Unified async/sync interface

Ian Kelly ian.g.kelly at gmail.com
Mon Apr 2 02:55:24 EDT 2018


On Sat, Mar 31, 2018 at 7:44 PM, Demian Brecht <demianbrecht at gmail.com> wrote:
> I might be entirely off my face, but figured I'd ask anyways given I
> haven't figured out a clean solution to this problem myself yet:
>
> I'm trying to write a REST API client that supports both async and
> synchronous HTTP transports (initially requests and aiohttp). So far,
> I've tried a few approaches with `async def` but, of course, you always
> run into the issue with the top level API that should either be async
> or not, but can't be redefined on the fly (AFAICT). I'm also trying to
> limit code duplication. I know I could write async and sync versions of
> each method and then instantiate through composition based on the
> transport layer but I'd like to avoid that if possible. As an
> simplified example of what I'm after:
>
> [code snipped]
>
> Is this perhaps possible through asyncio.coroutine decorators
> (admittedly, I haven't looked yet, I've had async/await blinders on)?
> Are there any projects that anyone's aware of that does anything
> similar that I could use as an example?
>
> The overall point of what I'm trying to achieve here is to write a
> client that's supported from 2.7 to 3.x and supports /either/
> synchronous or asynchronous transports (not both at the same time).
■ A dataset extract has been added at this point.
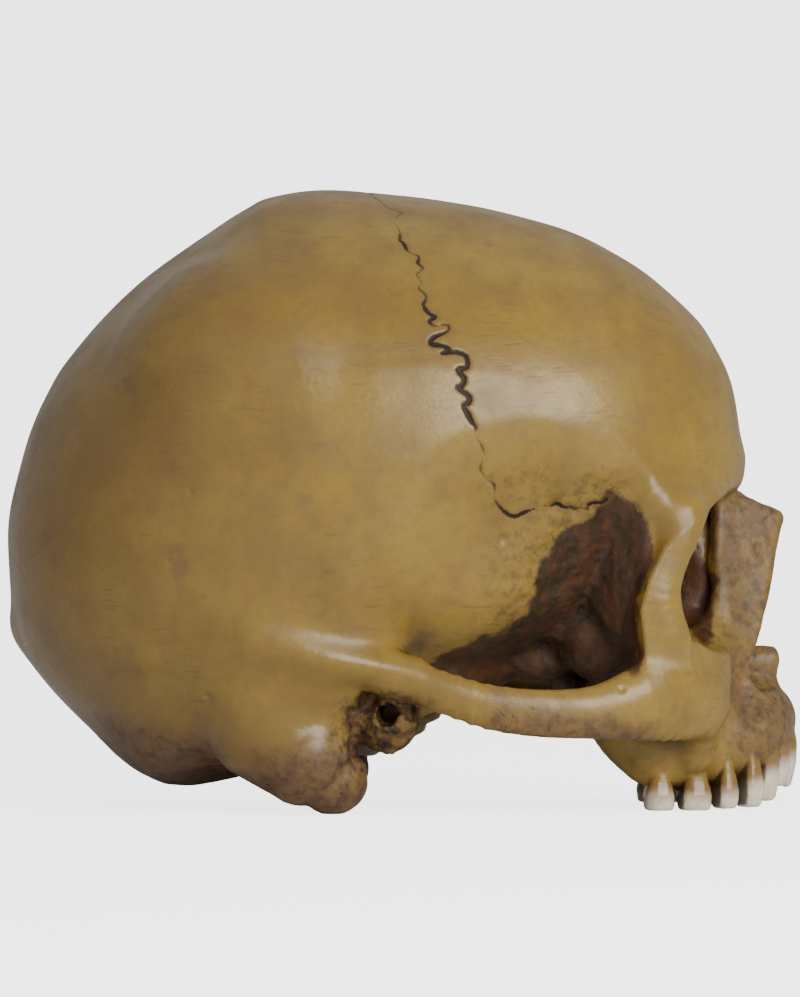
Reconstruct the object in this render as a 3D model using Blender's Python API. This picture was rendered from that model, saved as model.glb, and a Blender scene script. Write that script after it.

asyncio doesn't exist for 2.7 unless you're using trollius, which I
understand is an incomplete port and also currently unmaintained. Even
with trollius, I think that aiohttp is still going to restrict you to
3.5.3+. Unless your plan is to support synchronous transports only for
2.7. You definitely can't use "async def" with 2.7.

To answer your question though, it sounds like you need your
get_something method to return either the deserialized data if the
transport is synchronous, or an awaitable that will resolve to the
deserialized data when asynchronous. Since you don't want to implement
the logic twice, I suggest breaking down the logic into transforms
that can be applied generically, something like this (untested):

    def get_something(self):
        # Agnosticly get either synchronously fetched data
        # or an async awaitable.
        data = self.transport.get('https://example.com')
        return self._transform(data, json.loads)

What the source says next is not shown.